Later in the mix I play some Prodigy, which was ode to the fact that I stole a Prodigy CD when I was 16 and got caught & ended up being banned form every single HMV for life lol.
I’d recently come back form Berlin when it was recorded and was listening to a lot of industrial techno and gabber after going to a few nights out there. I played a recording I did of the sounds of Berghain as I was leaving the club. I also played some heavier stuff cause it reminded me of when I was 13 and first got into happy hardcore, a time when I felt really out of place as a teenager and also because I was discovering loads of new music that I thought was for adults because it was played in spaces I wasn’t allowed in.
Sexuality is something that was never discussed in my household. I’m still unsure if my family knows I’ve had sex, I assume so as I’m now 23 and frequently use the ‘sleazy’ emoji on social media posts. For me, Deviance, is intrinsically linked with my sexuality, gender and race – how I present all three is an act of defiance. As I’m very vocal about my distrust of political systems, the structure of society and the institutions that follow.
But sexuality…by jove that’s a tricky one. I’ve never come out. I’m unsure of what that entails. Do you sit down every member of your family, do you bake a rainbow cake and say by ‘I’m queer yo’ or is it more like this is the hottie I’m dating by the way. Either way, it’s not something I’ve even done and I don’t think I ever will. It’s hard enough to justify my own existence defined by the two most obvious differences from those holding the most privilege – my crazy amount of melanin and for the bioessentialists reading, my tits and vagina. And that’s even before we’ve mentioned class. Black womanhood is inherently intersectional. To changes the binaries and suffocating whiteness, we must challenge our preconceived notions of sexuality also. I’m not sure what I would define myself as. I wouldn’t say I’m straight and I wouldn’t say I’m gay but I also wouldn’t say I’m bisexual – I’ve seen enough biphobia to last a life time. Plus living day to day is hard enough as a marginalised person. I’m yet to see a visible black woman in a non traditional relationship. Being indoctrinated with images of cisgender men and women, mostly white and thin with Eurocentric features, has simultaneously left me battling with a mixture of internalised queerphobia and a weird warped sense of self.

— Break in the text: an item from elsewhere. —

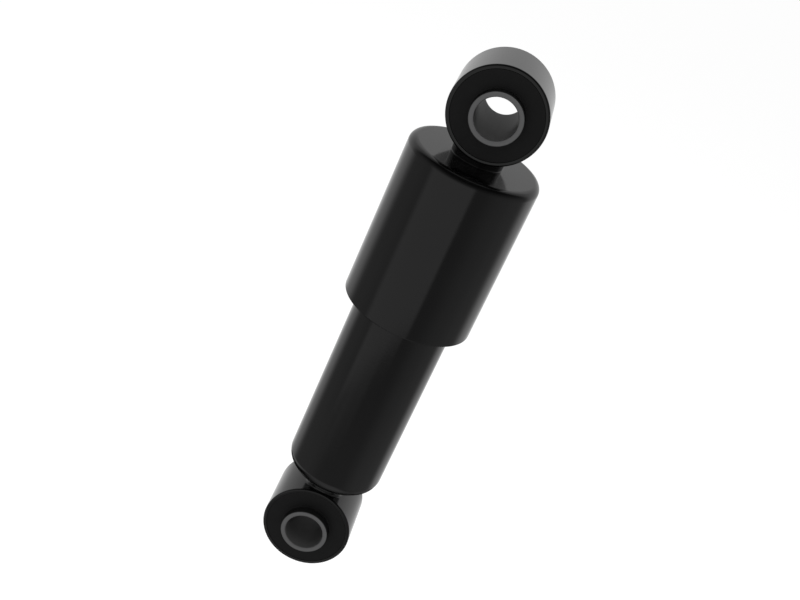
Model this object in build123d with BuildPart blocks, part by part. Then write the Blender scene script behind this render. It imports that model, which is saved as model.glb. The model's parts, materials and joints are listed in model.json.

Through music, I’ve explored and interrogated my own identity. Growing up with hybrid identity is a blessing and a curse. I can from listening to Panic At The Disco! to Wizkid in a matter of minutes. Sound is a form of art that is both personal and a reflection of a particular moment in time. Ballroom and Jersey perfectly encapsulates my identity. I am black. I am sexual. I am attracted to people other than white men. I am a woman. But most importantly, I am a peng ting. All the different houses with the vogue scene promote acceptance, tolerance, freedom of self expression and unity. These are concepts lacking in other dance music genres. Ballrooms are extravagant affairs – head to toe in handmade costumes are the norm. I’m extra as a person. I like ridiculously girly stuff but I’m not as feminine presenting as Western society requires of me. I’m not delicate looking. An external and internal dismissal of these notions is what you can hear in the tracks I selected. Black trans women activists speaking about their intersectional and relatable experiences, songs about sucking dick and lyrics telling men to fuck off. An hour of straight Yewande greeze.